I think that we see a very nice example of this quiet, leavening quality of Catholics in the life and thought of the great statesman Edmund Burke. Michael Kirke in his In Passing column this month, describes how (the non-Catholic) Burke was deeply influenced by the Catholics he knew through the course of his life: his Catholic mother of course, his wife Jane Nugent, and an in-law Richard Hennessey among others.

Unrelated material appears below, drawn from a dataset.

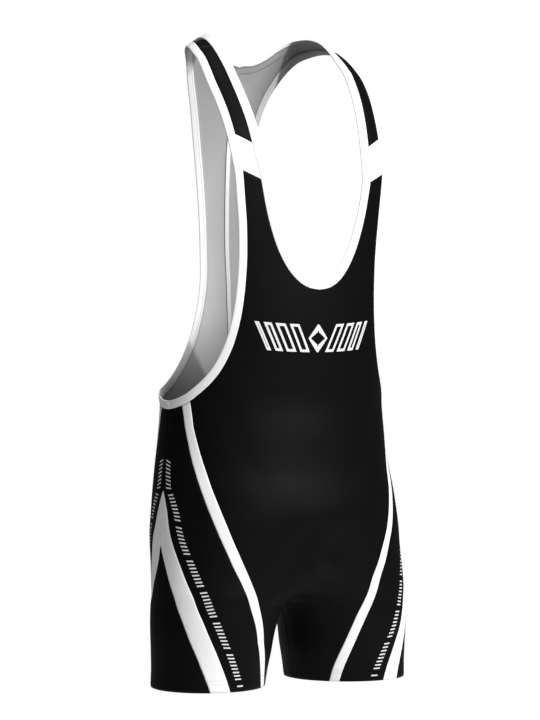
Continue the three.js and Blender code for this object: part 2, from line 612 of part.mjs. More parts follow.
// The front is one piece: both halves share the middle down to the crotch.
function frontBody() {
  const low = lowerGrid('frontMiddle', 'front stripeIn', BIB_COLUMNS, Z_WAIST - 1, 0);
  const rows = [...bibRows(), ...low];
  const crotchRow = BIB_ROWS + LEVELS.indexOf(Z_CROTCH);
  rows.forEach((row, i) => {
    if (i < crotchRow) row[0].x = 0;
  });
  rows[crotchRow][0] = onSection(Z_CROTCH, line('frontMiddle', Z_CROTCH) + 2 * SEAM_GAP);
  rows[crotchRow][0].x = 0;
  for (let i = crotchRow + 1; i < rows.length; i += 1) {
    const { z } = rows[i][0];
    rows[i][0] = onSection(z, line('frontMiddle', z) + SEAM_GAP / 2);
  }
  const left = rows.flat();
  const count = left.length;
  const leftFaces = gridFaces(rows.length, BIB_COLUMNS, 0, true);
  const points = [...left];
  const twin = [];
  for (let k = 0; k < count; k += 1) {
    const i = Math.floor(k / (BIB_COLUMNS + 1));
    const shared = k % (BIB_COLUMNS + 1) === 0 && i <= crotchRow;
    if (shared) twin.push(k);
    else {
      twin.push(points.length);
      points.push(new THREE.Vector3(-left[k].x, left[k].y, left[k].z));
    }
  }
  const faces = [...leftFaces, ...leftFaces.map(([a, b, c]) => [twin[a], twin[c], twin[b]])];
  const normals = skinNormals(points, faces);
  return { skin: { name: 'front_body', material: BLACK, points, faces, normals }, rows };
}

// Folded strip along a closed seam. Each station has the seam point and the point one
// column or row inside the cloth, and the strip carries on past the seam. Turn is 1 where
// the loop runs so that across times along points out of the garment, or else -1.
function binding(name, stations, width, turn) {
  const n = stations.length;
  const frames = stations.map((s, i) => {
    const before = stations[(i + n - 1) % n].seam;
    const after = stations[(i + 1) % n].seam;
    const run = after.clone().sub(before).normalize();
    const away = s.seam.clone().sub(s.inside);
    away.addScaledVector(run, -away.dot(run)).normalize();
    return { run, away };
  });
  const smooth = frames.map((f, i) => {
    const away = new THREE.Vector3();
    for (let k = -2; k <= 2; k += 1) away.addScaledVector(frames[(i + k + n) % n].away, 3 - Math.abs(k));
    away.addScaledVector(f.run, -away.dot(f.run)).normalize();
    return { away, up: away.clone().cross(f.run).setLength(turn) };
  });
  const profile = [
    [SEAM_GAP, BINDING_PROUD], [width - 1, BINDING_PROUD], [width, BINDING_PROUD - 0.7],
    [width, 0.7 - BINDING_DEEP], [width - 1, -BINDING_DEEP], [SEAM_GAP, -BINDING_DEEP],
  ];
  const points = [];
  for (let i = 0; i < n; i += 1) {
    const f = smooth[i];
    for (const [w, h] of profile) {
      points.push(stations[i].seam.clone().addScaledVector(f.away, w).addScaledVector(f.up, h));
    }
  }
  const m = profile.length;
  const tris = [];
  for (let i = 0; i < n; i += 1) {
    for (let j = 0; j < m; j += 1) {
      const [a, b] = [i * m + j, i * m + (j + 1) % m];
      const [c, d] = [((i + 1) % n) * m + (j + 1) % m, ((i + 1) % n) * m + j];
      tris.push([a, b, c], [a, c, d]);
    }
  }
  const made = { points, tris };
  let volume = 0;
  for (const [a, b, c] of tris) {
    volume += points[a].dot(points[b].clone().cross(points[c])) / 6;
  }
  if (volume < 0) made.tris = tris.map(([a, b, c]) => [a, c, b]);
  return solid(name, made, PALE);
}

const flipX = (list) => list.map((s) => ({
  seam: new THREE.Vector3(-s.seam.x, s.seam.y, s.seam.z),
  inside: new THREE.Vector3(-s.inside.x, s.inside.y, s.inside.z),
}));

// Drop stations that lie closer than a few millimetres to the one before.
function thin(list, least) {
  const kept = [];
  for (const s of list) {
    const last = kept[kept.length - 1];
    if (!last || last.seam.distanceTo(s.seam) > least) kept.push(s);
  }
  if (kept[0].seam.distanceTo(kept[kept.length - 1].seam) < least) kept.pop();
  return kept;
}

function build() {
  const group = new THREE.Group();
  group.name = 'wrestling_singlet';

  const front = frontBody();
  const skins = [front.skin];
  const band = ribRows(STRAP, bandRibs, BIB_BAND, SEAM_GAP / 2, SEAM_GAP / 2);
  const strap = ribRows(STRAP, strapRibs, BIB_BAND, SEAM_GAP / 2, SEAM_GAP / 2);
  const yoke = ribRows(BACK, yokeRibs, BIB_BAND, SEAM_GAP / 2, SEAM_GAP / 2);
  const back = backRows();
  const frontStripe = lowerGrid('front stripeIn', 'front stripeOut', 2);
  const sideFront = lowerGrid('front stripeOut', 'front chevronOut', 4);
  const chevronFront = lowerGrid('front chevronOut', 'front chevronIn', 2, Z_APEX);
  const wedgeFront = lowerGrid('front chevronIn', 'side', 3, Z_WEDGE);
  const wedgeBack = lowerGrid('side', 'back chevronIn', 3, Z_WEDGE);
  const chevronBack = lowerGrid('back chevronIn', 'back chevronOut', 2, Z_APEX);
  const sideBack = lowerGrid('back chevronOut', 'back stripeOut', 4);
  const backStripe = lowerGrid('back stripeOut', 'back stripeIn', 2);

  for (const right of [false, true]) {
    const tag = right ? 'right' : 'left';
    skins.push(skin(`strap_band_${tag}`, band, WHITE, false, right));
    skins.push(skin(`front_strap_${tag}`, strap, BLACK, false, right));
    skins.push(skin(`shoulder_${tag}`, yoke, BLACK, false, right));
    skins.push(skin(`back_${tag}`, back, BLACK, false, right));
    skins.push(skin(`front_stripe_${tag}`, frontStripe, WHITE, true, right));
    skins.push(skin(`side_front_${tag}`, sideFront, BLACK, true, right));
    skins.push(skin(`chevron_front_${tag}`, chevronFront, WHITE, true, right));
    skins.push(skin(`wedge_front_${tag}`, wedgeFront, BLACK, true, right));
    skins.push(skin(`wedge_back_${tag}`, wedgeBack, BLACK, true, right));
    skins.push(skin(`chevron_back_${tag}`, chevronBack, WHITE, true, right));
    skins.push(skin(`side_back_${tag}`, sideBack, BLACK, true, right));
    skins.push(skin(`back_stripe_${tag}`, backStripe, WHITE, true, right));
  }

  matchNormals(skins);
  for (const one of skins) group.add(solid(one.name, shell(one, WALL), one.material));

  // Neck loop, left half from the front middle up and over to the back middle.
  const columnOf = (rows, j, k) => rows.map((row) => ({ seam: row[j], inside: row[k] }));
  const bib = front.rows.slice(0, BIB_ROWS + 1);
  const neckCount = BIB_COLUMNS - BIB_BAND;
  const neckFront = [];
  for (let j = 0; j <= neckCount; j += 1) neckFront.push({ seam: bib[0][j], inside: bib[1][j] });
  const backNeck = columnOf(back.slice(0, NAPE_ROW + 1), 0, 1);
  backNeck[NAPE_ROW] = { seam: back[NAPE_ROW][0], inside: back[NAPE_ROW + 1][0] };
  const neckSide = [band, strap, yoke].flatMap((rows) => columnOf(rows, 0, 1));
  const neckHalf = [...neckFront, ...neckSide, ...backNeck];
  const neckLoop = [...neckHalf, ...flipX(neckHalf.slice(1, -1)).reverse()];
  group.add(binding('neck_binding', thin(neckLoop, 2), NECK_BINDING, -1));

  // Armhole loop, from the front stripe up over the shoulder and down the back.
  const last = BIB_COLUMNS;
  const bibArm = columnOf(bib.slice(0, BIB_ROWS - TOP_ROWS + 1), last, last - 1).reverse();
  const backArmRows = back.slice(0, back.length - LEVELS.length - TOP_ROWS + 1);
  const backArm = columnOf(backArmRows, BACK_COLUMNS, BACK_COLUMNS - 1);
  const topOf = (rows) => rows[0].map((p, j) => ({ seam: p, inside: rows[1][j] }));
  const armSide = [band, strap, yoke].flatMap((rows) => columnOf(rows, BIB_BAND, BIB_BAND - 1));
  const underArm = [frontStripe, sideFront, sideBack, backStripe].flatMap(topOf).reverse();
  const armLoop = [...bibArm, ...armSide, ...backArm, ...underArm];
  group.add(binding('armhole_binding_left', thin(armLoop, 2), ARM_BINDING, 1));
  group.add(binding('armhole_binding_right', flipX(thin(armLoop, 2)), ARM_BINDING, -1));

  // Tape along the inside of the back seam, from the points of the back's middle moved in.
  const tapeRows = [];
  for (const row of back.slice(NAPE_ROW + 1, back.length - TAPE_STOP)) {
    const edge = row[0].clone().lerp(row[1], TAPE_WIDTH / 2 / row[0].distanceTo(row[1]));
    tapeRows.push([new THREE.Vector3(-edge.x, edge.y, edge.z), row[0].clone().setX(0), edge]);
  }
  const tape = skin('back_seam_tape', tapeRows, PALE, false);
  group.add(solid(tape.name, shell(tape, TAPE_THICK, -(WALL + TAPE_GAP)), tape.material));
  return group;
}

const singlet = build();
export default singlet;
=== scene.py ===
"""Looks of a worn wrestling singlet: fine cloth shells, bindings, stitches, finishes and studio."""
import logging
import math
from dataclasses import dataclass, field, replace
from enum import Enum
from typing import Sequence

import bmesh
import bpy
import numpy as np
from mathutils import Matrix, Vector


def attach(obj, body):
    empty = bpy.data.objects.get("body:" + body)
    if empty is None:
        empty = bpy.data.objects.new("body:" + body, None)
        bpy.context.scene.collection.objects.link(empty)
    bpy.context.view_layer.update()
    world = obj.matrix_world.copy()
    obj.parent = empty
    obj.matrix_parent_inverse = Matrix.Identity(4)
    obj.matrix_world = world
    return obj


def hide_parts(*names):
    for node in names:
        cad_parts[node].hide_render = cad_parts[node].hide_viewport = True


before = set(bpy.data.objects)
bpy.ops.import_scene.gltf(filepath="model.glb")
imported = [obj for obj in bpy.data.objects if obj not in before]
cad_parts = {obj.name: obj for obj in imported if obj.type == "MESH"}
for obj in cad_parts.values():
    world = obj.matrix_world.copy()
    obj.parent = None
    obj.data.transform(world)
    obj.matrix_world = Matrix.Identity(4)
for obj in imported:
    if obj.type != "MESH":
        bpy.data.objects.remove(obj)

LOG = logging.getLogger("singlet")
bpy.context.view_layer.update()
MM = 0.001
FLIP = np.array([-1, 1, 1])   # onto the other half

# Heights and sizes of the garment, in millimetres.
WALL = 1.2           # thickness of the knit
GAP = 0.05           # clear space between two fine panels
Z_SHOULDER = -60.0   # over this height the straps bend over the shoulder
Z_OVALS = -421.0     # over this height the trunk's ovals give the form, under it the rings
Z_ARM = -432.0       # lowest point of the armhole seam
Z_WAIST = -452.0     # first level row under the armholes
Z_MARKS = -488.0     # top of the side marks
Z_APEX = -526.5      # top of the pointed side stripes
Z_WEDGE = -590.5     # top of the black wedges between them
Z_CROTCH = -662.0    # where the legs part
Z_HEM = -756.0       # bottom edge
Z_TAPE_END = -640.0  # where the tape of the middle back seam ends
LEG_MIDDLE = 90.0    # middle of a leg, across
LEAN_FADE = 20.0     # height over the crotch in which the lean of the legs' ovals fades
NEAR = 0.01          # closer than this, two levels are the same

# Places in the tables of ribs, and the steps of the grids.
YOKE_RIB = 6.5       # rib where the shoulder piece meets the back
NAPE_RIB = 10.0      # rib that starts at the back of the neck
ROUND_FROM = 15.0    # from this rib down the back follows the lower ovals
NAPE_ROW = 25        # row of the back's grid on the nape's rib
NECK_SHARE = 0.78    # share of the front's columns that end at the neck seam
HALF_STEPS = 240     # steps along the front or the back of half a section
DIP_ROWS = 7         # rows from the armhole seam to the waist row
STRAP_COLUMNS = 12   # steps across the straps
BINDING_STEPS = 420  # steps along a binding
CURVE_STEPS = 400    # short runs of a smooth curve
FRONT_WIDE = 160.0   # usual width of half the front, for the close rows at its seam
BACK_WIDE = 150.0    # the same of half the back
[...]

This task of quiet leavening and transforming the world is equally our task at the dark outset of the twenty-first century, and the quiet power of that leavening influence is vast. In the words of one Father of the Church:
Christ has appointed us to be like lamps, so as to be teachers to others; to act as leaven; to live like angels among men, like adults among children, like spiritual beings among the merely rational; to be seed and to yield fruit. There would be no need of speaking if our lives shone in this way. Words would be superfluous if we had deeds to show for them. There would not be a single pagan left if we were truly Christian.